Task requirements: Write out all the material exactly. Leave nothing out.

Data segment:
· · · · · · ·
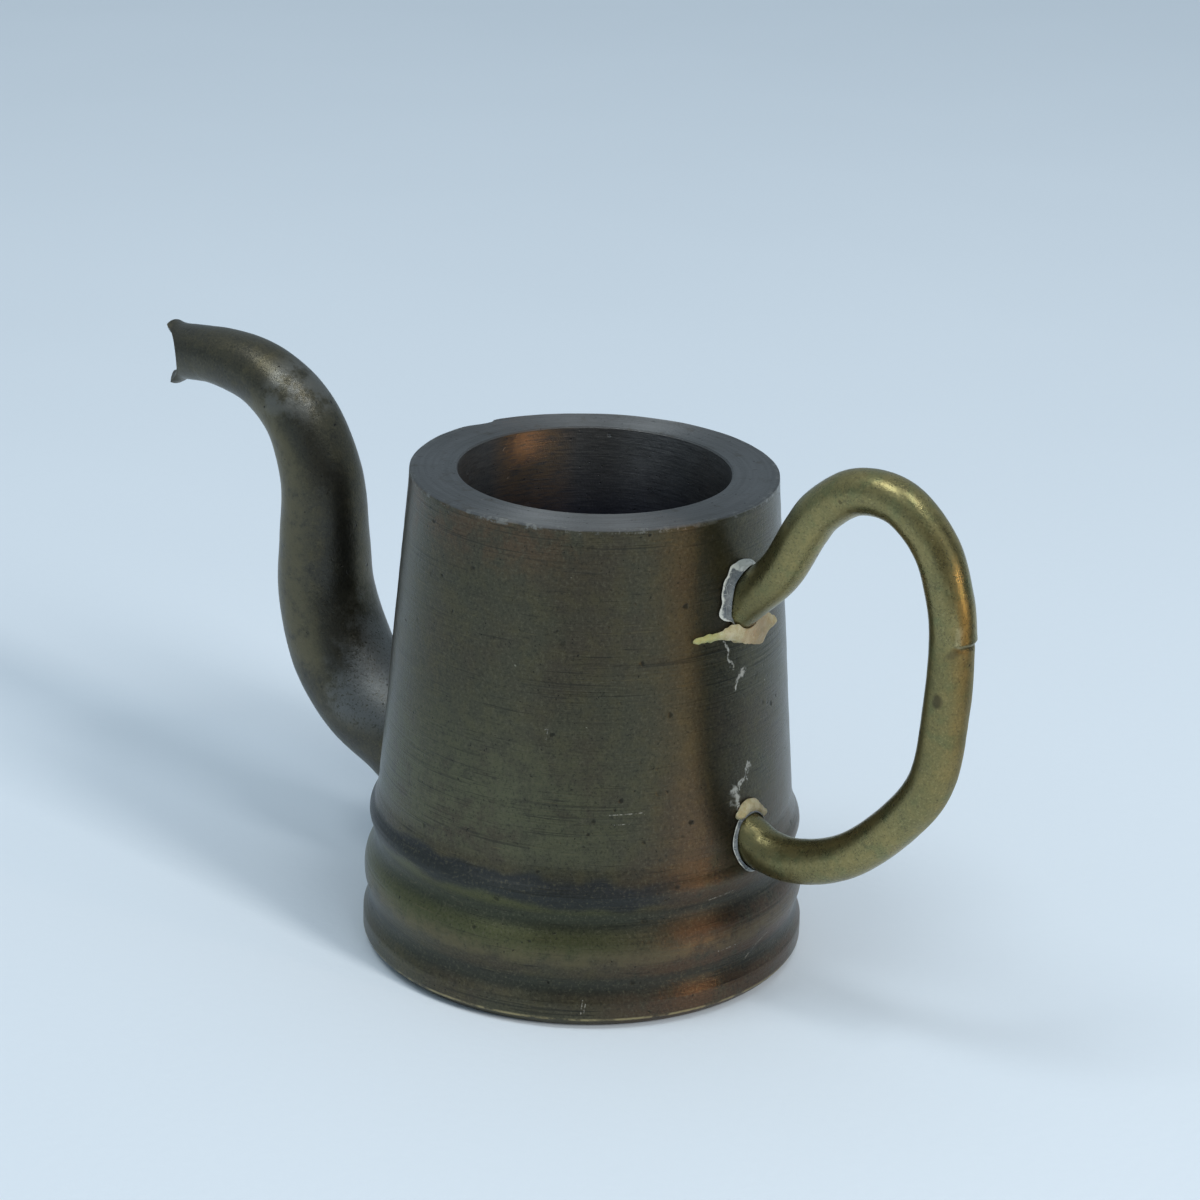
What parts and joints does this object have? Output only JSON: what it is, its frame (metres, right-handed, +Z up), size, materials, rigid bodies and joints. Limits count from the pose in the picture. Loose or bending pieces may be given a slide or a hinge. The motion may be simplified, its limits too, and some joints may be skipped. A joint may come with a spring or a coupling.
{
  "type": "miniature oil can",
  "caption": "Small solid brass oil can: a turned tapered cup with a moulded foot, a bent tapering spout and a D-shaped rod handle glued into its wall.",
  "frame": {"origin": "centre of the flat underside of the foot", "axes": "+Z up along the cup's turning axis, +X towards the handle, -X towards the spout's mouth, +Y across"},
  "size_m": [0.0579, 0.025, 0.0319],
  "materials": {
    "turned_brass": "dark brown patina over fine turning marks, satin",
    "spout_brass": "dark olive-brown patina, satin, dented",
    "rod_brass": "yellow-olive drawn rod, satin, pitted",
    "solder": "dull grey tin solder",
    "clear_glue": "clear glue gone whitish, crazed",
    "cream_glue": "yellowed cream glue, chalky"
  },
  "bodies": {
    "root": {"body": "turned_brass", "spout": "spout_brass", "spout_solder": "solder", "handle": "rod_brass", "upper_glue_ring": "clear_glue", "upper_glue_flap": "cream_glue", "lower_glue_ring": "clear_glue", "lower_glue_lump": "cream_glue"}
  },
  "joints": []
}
· · · · · · ·
Task result:
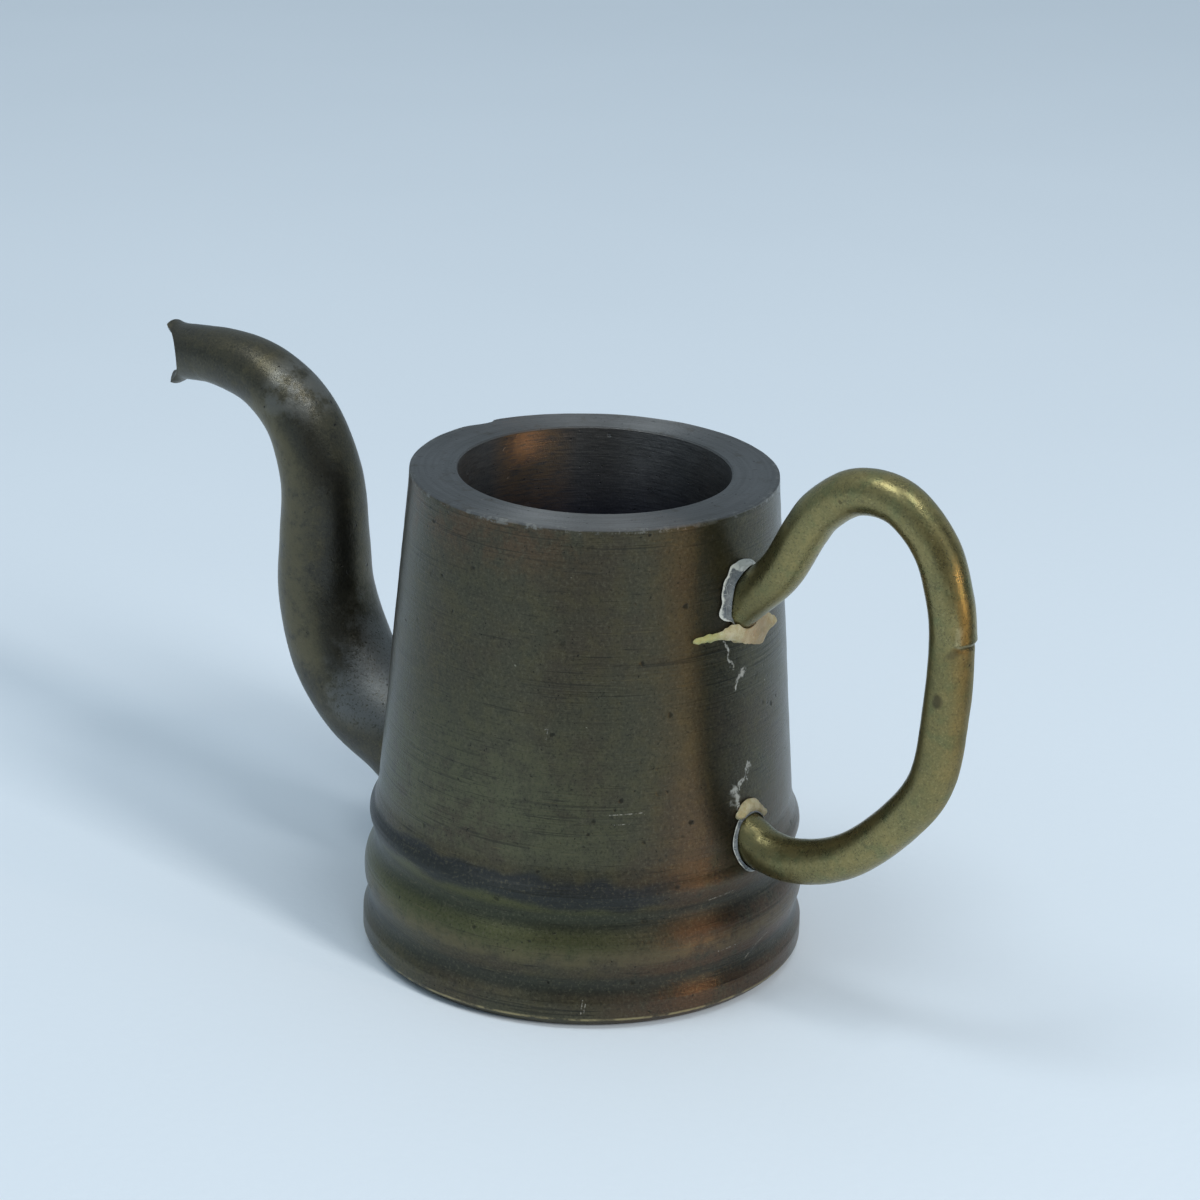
What parts and joints does this object have? Output only JSON: what it is, its frame (metres, right-handed, +Z up), size, materials, rigid bodies and joints. Limits count from the pose in the picture. Loose or bending pieces may be given a slide or a hinge. The motion may be simplified, its limits too, and some joints may be skipped. A joint may come with a spring or a coupling.
{
  "type": "miniature oil can",
  "caption": "Small solid brass oil can: a turned tapered cup with a moulded foot, a bent tapering spout and a D-shaped rod handle glued into its wall.",
  "frame": {"origin": "centre of the flat underside of the foot", "axes": "+Z up along the cup's turning axis, +X towards the handle, -X towards the spout's mouth, +Y across"},
  "size_m": [0.0579, 0.025, 0.0319],
  "materials": {
    "turned_brass": "dark brown patina over fine turning marks, satin",
    "spout_brass": "dark olive-brown patina, satin, dented",
    "rod_brass": "yellow-olive drawn rod, satin, pitted",
    "solder": "dull grey tin solder",
    "clear_glue": "clear glue gone whitish, crazed",
    "cream_glue": "yellowed cream glue, chalky"
  },
  "bodies": {
    "root": {"body": "turned_brass", "spout": "spout_brass", "spout_solder": "solder", "handle": "rod_brass", "upper_glue_ring": "clear_glue", "upper_glue_flap": "cream_glue", "lower_glue_ring": "clear_glue", "lower_glue_lump": "cream_glue"}
  },
  "joints": []
}